In this case, a 5-hp gas engine provided the motivation to ultimately lift a 50,000 lb excavator. Internal combustion engines are highly inefficient, and you’re lucky if half its rated power is available to do useful work. Gas engines used to be rated using antiquated formulas that estimated the chemical energy in the fuel they used rather than the output at its shaft. Recent changes in legislation prevent this, clearly as a result of industry-wide complaints. Most small engine manufacturers no longer publish or state their engine’s power, now only publishing its displacement.
Anyway, it goes without saying raising the pressure was not an option in this case, especially since our larger pump was already eating up our excess power. In fact, the larger pump was actually the cause of the stalled motor. Starting the engine did allow the pump to pump, but straight through the open center valve. Although the extra flow created some backpressure, it was not enough to overcome the engine.
However, pulling the lever to lift the trailer, the pump (and engine) were exposed to full system pressure, instantly stalling the engine. The larger pump, in this case, was literally accelerating the problem. Whether intuition leads one to choose the larger pump to move the larger load or not, the technician is attempting to skirt around the laws of thermodynamics.

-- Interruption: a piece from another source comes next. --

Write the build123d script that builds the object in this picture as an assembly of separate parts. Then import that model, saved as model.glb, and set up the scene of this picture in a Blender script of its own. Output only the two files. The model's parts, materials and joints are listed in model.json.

Hydraulic power factors using pressure and flow, so increasing one must result in a decrease of the other for any given input of power. The technician should have actually downsized his pump to create less flow and then turned the relief valve setting up to make the extra force.
To be honest, the technician’s customer was trying to use the trailer to transport a load outside the realm of its design limitations. Rather than modify the trailer, they should have phoned in for a larger one. Designers chose the upper pressure limit of the hydraulic system to prevent an unreasonable and unsafe load from barreling down the highway.
In the end, my recommendation included advice to remain within the limits of the hydraulic system components, and of course, that he should never expect to get something for nothing.